■ **YOUR GOAL**: Copy the data word for word, keeping every line.

▬▬▬▬▬▬

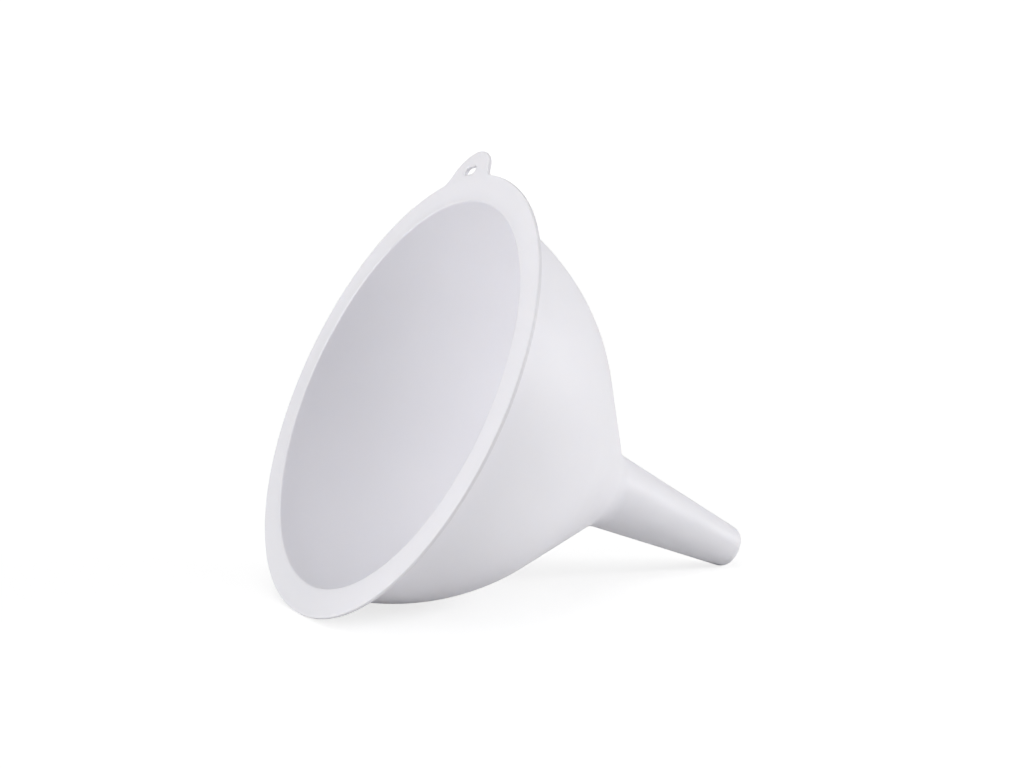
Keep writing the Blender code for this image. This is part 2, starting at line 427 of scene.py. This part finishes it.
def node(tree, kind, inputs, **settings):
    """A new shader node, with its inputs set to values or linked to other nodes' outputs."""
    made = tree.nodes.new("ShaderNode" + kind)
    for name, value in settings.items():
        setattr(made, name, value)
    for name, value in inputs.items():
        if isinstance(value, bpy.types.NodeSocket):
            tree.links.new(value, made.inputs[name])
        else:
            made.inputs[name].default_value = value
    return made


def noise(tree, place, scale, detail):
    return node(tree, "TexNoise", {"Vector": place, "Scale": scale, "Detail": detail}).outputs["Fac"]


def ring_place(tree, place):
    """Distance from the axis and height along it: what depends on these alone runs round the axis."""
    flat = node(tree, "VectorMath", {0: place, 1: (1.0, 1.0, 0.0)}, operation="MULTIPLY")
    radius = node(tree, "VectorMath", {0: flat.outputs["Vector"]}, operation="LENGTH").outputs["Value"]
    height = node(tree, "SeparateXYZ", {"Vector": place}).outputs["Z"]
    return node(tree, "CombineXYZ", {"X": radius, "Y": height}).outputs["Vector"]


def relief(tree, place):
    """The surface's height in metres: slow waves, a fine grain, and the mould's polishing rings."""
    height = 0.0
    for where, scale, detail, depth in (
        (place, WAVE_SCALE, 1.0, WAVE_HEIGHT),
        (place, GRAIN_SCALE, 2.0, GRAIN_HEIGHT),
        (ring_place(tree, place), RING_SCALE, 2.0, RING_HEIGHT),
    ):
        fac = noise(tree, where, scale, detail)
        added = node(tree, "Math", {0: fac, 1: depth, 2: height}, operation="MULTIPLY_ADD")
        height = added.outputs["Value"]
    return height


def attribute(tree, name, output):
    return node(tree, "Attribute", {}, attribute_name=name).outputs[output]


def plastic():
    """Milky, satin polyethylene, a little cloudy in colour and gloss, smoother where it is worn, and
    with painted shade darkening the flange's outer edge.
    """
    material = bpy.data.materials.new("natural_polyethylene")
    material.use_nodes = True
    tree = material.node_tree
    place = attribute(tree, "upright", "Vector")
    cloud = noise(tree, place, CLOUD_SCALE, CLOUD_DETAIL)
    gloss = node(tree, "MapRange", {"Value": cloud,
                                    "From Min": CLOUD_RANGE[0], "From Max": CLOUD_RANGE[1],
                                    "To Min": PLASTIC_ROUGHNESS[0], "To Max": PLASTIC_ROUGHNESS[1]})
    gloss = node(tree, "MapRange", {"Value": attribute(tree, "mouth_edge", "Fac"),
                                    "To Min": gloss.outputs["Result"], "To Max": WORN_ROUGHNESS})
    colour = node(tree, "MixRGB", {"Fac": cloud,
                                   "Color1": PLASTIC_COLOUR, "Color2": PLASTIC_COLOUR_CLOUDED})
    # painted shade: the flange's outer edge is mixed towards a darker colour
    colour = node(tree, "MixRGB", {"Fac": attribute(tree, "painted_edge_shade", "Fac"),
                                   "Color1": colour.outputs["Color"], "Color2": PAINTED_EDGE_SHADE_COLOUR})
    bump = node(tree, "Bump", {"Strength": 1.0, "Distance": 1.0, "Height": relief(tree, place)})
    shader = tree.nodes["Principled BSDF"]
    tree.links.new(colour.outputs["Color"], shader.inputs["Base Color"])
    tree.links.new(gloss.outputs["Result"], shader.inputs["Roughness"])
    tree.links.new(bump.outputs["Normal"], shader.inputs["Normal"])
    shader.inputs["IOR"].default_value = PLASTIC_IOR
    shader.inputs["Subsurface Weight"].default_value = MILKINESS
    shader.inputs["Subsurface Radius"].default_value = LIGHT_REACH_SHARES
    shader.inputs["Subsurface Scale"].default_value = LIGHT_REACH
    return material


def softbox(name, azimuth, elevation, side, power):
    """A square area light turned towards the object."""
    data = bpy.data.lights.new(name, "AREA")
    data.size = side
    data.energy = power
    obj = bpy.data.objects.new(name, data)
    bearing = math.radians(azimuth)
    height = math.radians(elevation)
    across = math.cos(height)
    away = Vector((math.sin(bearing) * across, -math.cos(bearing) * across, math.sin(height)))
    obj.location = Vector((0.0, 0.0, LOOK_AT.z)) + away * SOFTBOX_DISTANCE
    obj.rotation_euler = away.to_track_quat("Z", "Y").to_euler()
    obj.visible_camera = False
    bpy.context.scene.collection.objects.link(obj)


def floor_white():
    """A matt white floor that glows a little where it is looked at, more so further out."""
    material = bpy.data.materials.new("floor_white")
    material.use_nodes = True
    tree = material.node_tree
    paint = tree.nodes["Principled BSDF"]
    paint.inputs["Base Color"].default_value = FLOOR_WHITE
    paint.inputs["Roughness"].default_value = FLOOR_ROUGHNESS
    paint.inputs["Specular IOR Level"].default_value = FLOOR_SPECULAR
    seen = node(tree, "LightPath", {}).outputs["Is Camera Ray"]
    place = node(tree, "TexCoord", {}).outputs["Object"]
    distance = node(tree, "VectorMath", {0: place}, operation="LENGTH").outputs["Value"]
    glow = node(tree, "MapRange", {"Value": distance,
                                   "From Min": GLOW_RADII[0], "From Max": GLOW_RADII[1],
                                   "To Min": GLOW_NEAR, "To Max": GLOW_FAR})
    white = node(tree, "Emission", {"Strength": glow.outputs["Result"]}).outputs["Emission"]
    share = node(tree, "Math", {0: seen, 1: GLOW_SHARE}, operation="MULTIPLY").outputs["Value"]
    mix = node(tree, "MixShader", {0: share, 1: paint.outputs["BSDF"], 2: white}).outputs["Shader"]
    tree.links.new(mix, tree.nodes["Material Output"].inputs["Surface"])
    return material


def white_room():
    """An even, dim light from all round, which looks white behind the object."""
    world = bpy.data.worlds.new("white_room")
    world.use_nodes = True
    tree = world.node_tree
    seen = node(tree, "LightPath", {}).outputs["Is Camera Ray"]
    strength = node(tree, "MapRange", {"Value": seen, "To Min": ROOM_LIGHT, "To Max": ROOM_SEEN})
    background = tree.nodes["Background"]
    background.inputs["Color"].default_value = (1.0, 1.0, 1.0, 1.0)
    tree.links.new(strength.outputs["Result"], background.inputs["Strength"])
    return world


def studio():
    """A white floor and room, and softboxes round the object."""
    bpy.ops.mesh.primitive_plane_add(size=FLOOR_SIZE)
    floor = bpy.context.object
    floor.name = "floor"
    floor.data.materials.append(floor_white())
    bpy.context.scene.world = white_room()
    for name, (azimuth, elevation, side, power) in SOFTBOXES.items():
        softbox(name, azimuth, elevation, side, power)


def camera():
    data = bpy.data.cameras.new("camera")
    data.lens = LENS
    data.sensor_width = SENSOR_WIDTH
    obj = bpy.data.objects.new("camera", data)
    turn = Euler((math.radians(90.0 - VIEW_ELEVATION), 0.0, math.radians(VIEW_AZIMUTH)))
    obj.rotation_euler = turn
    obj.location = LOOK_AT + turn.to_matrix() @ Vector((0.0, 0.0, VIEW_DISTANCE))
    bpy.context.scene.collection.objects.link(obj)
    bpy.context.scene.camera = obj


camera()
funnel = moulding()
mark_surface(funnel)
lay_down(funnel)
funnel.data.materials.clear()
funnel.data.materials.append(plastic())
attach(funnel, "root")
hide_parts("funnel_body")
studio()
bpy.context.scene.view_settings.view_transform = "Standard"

▬▬▬▬▬▬

■ **EXERCISE SOLUTION**:
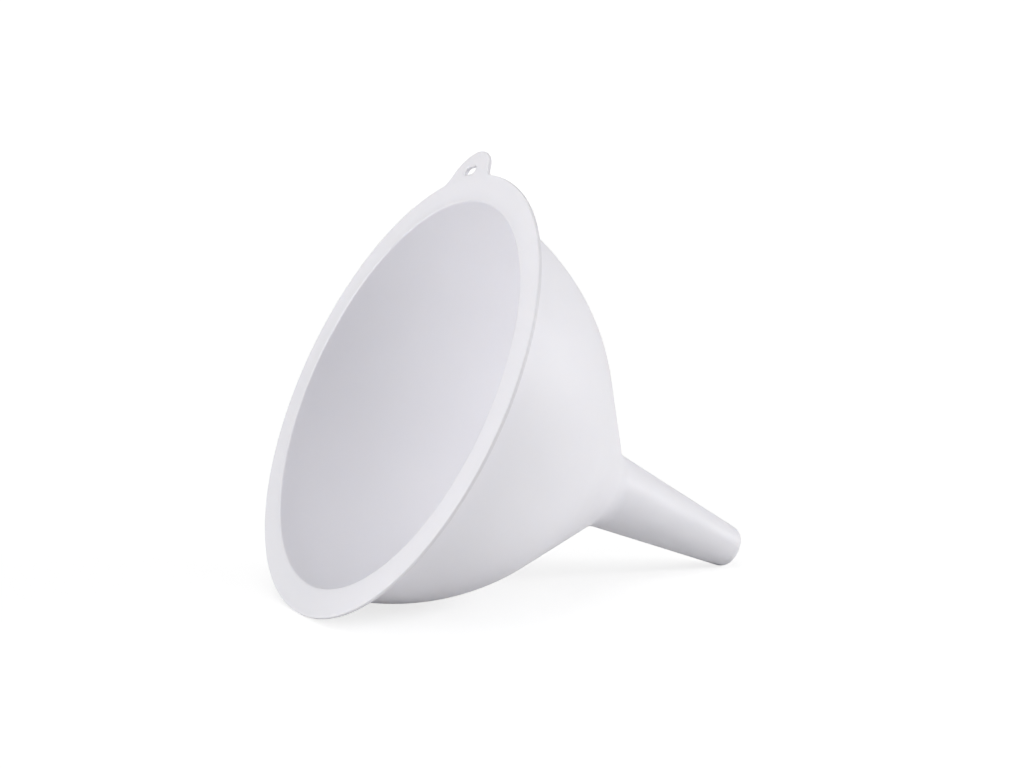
Keep writing the Blender code for this image. This is part 2, starting at line 427 of scene.py. This part finishes it.
def node(tree, kind, inputs, **settings):
    """A new shader node, with its inputs set to values or linked to other nodes' outputs."""
    made = tree.nodes.new("ShaderNode" + kind)
    for name, value in settings.items():
        setattr(made, name, value)
    for name, value in inputs.items():
        if isinstance(value, bpy.types.NodeSocket):
            tree.links.new(value, made.inputs[name])
        else:
            made.inputs[name].default_value = value
    return made


def noise(tree, place, scale, detail):
    return node(tree, "TexNoise", {"Vector": place, "Scale": scale, "Detail": detail}).outputs["Fac"]


def ring_place(tree, place):
    """Distance from the axis and height along it: what depends on these alone runs round the axis."""
    flat = node(tree, "VectorMath", {0: place, 1: (1.0, 1.0, 0.0)}, operation="MULTIPLY")
    radius = node(tree, "VectorMath", {0: flat.outputs["Vector"]}, operation="LENGTH").outputs["Value"]
    height = node(tree, "SeparateXYZ", {"Vector": place}).outputs["Z"]
    return node(tree, "CombineXYZ", {"X": radius, "Y": height}).outputs["Vector"]


def relief(tree, place):
    """The surface's height in metres: slow waves, a fine grain, and the mould's polishing rings."""
    height = 0.0
    for where, scale, detail, depth in (
        (place, WAVE_SCALE, 1.0, WAVE_HEIGHT),
        (place, GRAIN_SCALE, 2.0, GRAIN_HEIGHT),
        (ring_place(tree, place), RING_SCALE, 2.0, RING_HEIGHT),
    ):
        fac = noise(tree, where, scale, detail)
        added = node(tree, "Math", {0: fac, 1: depth, 2: height}, operation="MULTIPLY_ADD")
        height = added.outputs["Value"]
    return height


def attribute(tree, name, output):
    return node(tree, "Attribute", {}, attribute_name=name).outputs[output]


def plastic():
    """Milky, satin polyethylene, a little cloudy in colour and gloss, smoother where it is worn, and
    with painted shade darkening the flange's outer edge.
    """
    material = bpy.data.materials.new("natural_polyethylene")
    material.use_nodes = True
    tree = material.node_tree
    place = attribute(tree, "upright", "Vector")
    cloud = noise(tree, place, CLOUD_SCALE, CLOUD_DETAIL)
    gloss = node(tree, "MapRange", {"Value": cloud,
                                    "From Min": CLOUD_RANGE[0], "From Max": CLOUD_RANGE[1],
                                    "To Min": PLASTIC_ROUGHNESS[0], "To Max": PLASTIC_ROUGHNESS[1]})
    gloss = node(tree, "MapRange", {"Value": attribute(tree, "mouth_edge", "Fac"),
                                    "To Min": gloss.outputs["Result"], "To Max": WORN_ROUGHNESS})
    colour = node(tree, "MixRGB", {"Fac": cloud,
                                   "Color1": PLASTIC_COLOUR, "Color2": PLASTIC_COLOUR_CLOUDED})
    # painted shade: the flange's outer edge is mixed towards a darker colour
    colour = node(tree, "MixRGB", {"Fac": attribute(tree, "painted_edge_shade", "Fac"),
                                   "Color1": colour.outputs["Color"], "Color2": PAINTED_EDGE_SHADE_COLOUR})
    bump = node(tree, "Bump", {"Strength": 1.0, "Distance": 1.0, "Height": relief(tree, place)})
    shader = tree.nodes["Principled BSDF"]
    tree.links.new(colour.outputs["Color"], shader.inputs["Base Color"])
    tree.links.new(gloss.outputs["Result"], shader.inputs["Roughness"])
    tree.links.new(bump.outputs["Normal"], shader.inputs["Normal"])
    shader.inputs["IOR"].default_value = PLASTIC_IOR
    shader.inputs["Subsurface Weight"].default_value = MILKINESS
    shader.inputs["Subsurface Radius"].default_value = LIGHT_REACH_SHARES
    shader.inputs["Subsurface Scale"].default_value = LIGHT_REACH
    return material


def softbox(name, azimuth, elevation, side, power):
    """A square area light turned towards the object."""
    data = bpy.data.lights.new(name, "AREA")
    data.size = side
    data.energy = power
    obj = bpy.data.objects.new(name, data)
    bearing = math.radians(azimuth)
    height = math.radians(elevation)
    across = math.cos(height)
    away = Vector((math.sin(bearing) * across, -math.cos(bearing) * across, math.sin(height)))
    obj.location = Vector((0.0, 0.0, LOOK_AT.z)) + away * SOFTBOX_DISTANCE
    obj.rotation_euler = away.to_track_quat("Z", "Y").to_euler()
    obj.visible_camera = False
    bpy.context.scene.collection.objects.link(obj)


def floor_white():
    """A matt white floor that glows a little where it is looked at, more so further out."""
    material = bpy.data.materials.new("floor_white")
    material.use_nodes = True
    tree = material.node_tree
    paint = tree.nodes["Principled BSDF"]
    paint.inputs["Base Color"].default_value = FLOOR_WHITE
    paint.inputs["Roughness"].default_value = FLOOR_ROUGHNESS
    paint.inputs["Specular IOR Level"].default_value = FLOOR_SPECULAR
    seen = node(tree, "LightPath", {}).outputs["Is Camera Ray"]
    place = node(tree, "TexCoord", {}).outputs["Object"]
    distance = node(tree, "VectorMath", {0: place}, operation="LENGTH").outputs["Value"]
    glow = node(tree, "MapRange", {"Value": distance,
                                   "From Min": GLOW_RADII[0], "From Max": GLOW_RADII[1],
                                   "To Min": GLOW_NEAR, "To Max": GLOW_FAR})
    white = node(tree, "Emission", {"Strength": glow.outputs["Result"]}).outputs["Emission"]
    share = node(tree, "Math", {0: seen, 1: GLOW_SHARE}, operation="MULTIPLY").outputs["Value"]
    mix = node(tree, "MixShader", {0: share, 1: paint.outputs["BSDF"], 2: white}).outputs["Shader"]
    tree.links.new(mix, tree.nodes["Material Output"].inputs["Surface"])
    return material


def white_room():
    """An even, dim light from all round, which looks white behind the object."""
    world = bpy.data.worlds.new("white_room")
    world.use_nodes = True
    tree = world.node_tree
    seen = node(tree, "LightPath", {}).outputs["Is Camera Ray"]
    strength = node(tree, "MapRange", {"Value": seen, "To Min": ROOM_LIGHT, "To Max": ROOM_SEEN})
    background = tree.nodes["Background"]
    background.inputs["Color"].default_value = (1.0, 1.0, 1.0, 1.0)
    tree.links.new(strength.outputs["Result"], background.inputs["Strength"])
    return world


def studio():
    """A white floor and room, and softboxes round the object."""
    bpy.ops.mesh.primitive_plane_add(size=FLOOR_SIZE)
    floor = bpy.context.object
    floor.name = "floor"
    floor.data.materials.append(floor_white())
    bpy.context.scene.world = white_room()
    for name, (azimuth, elevation, side, power) in SOFTBOXES.items():
        softbox(name, azimuth, elevation, side, power)


def camera():
    data = bpy.data.cameras.new("camera")
    data.lens = LENS
    data.sensor_width = SENSOR_WIDTH
    obj = bpy.data.objects.new("camera", data)
    turn = Euler((math.radians(90.0 - VIEW_ELEVATION), 0.0, math.radians(VIEW_AZIMUTH)))
    obj.rotation_euler = turn
    obj.location = LOOK_AT + turn.to_matrix() @ Vector((0.0, 0.0, VIEW_DISTANCE))
    bpy.context.scene.collection.objects.link(obj)
    bpy.context.scene.camera = obj


camera()
funnel = moulding()
mark_surface(funnel)
lay_down(funnel)
funnel.data.materials.clear()
funnel.data.materials.append(plastic())
attach(funnel, "root")
hide_parts("funnel_body")
studio()
bpy.context.scene.view_settings.view_transform = "Standard"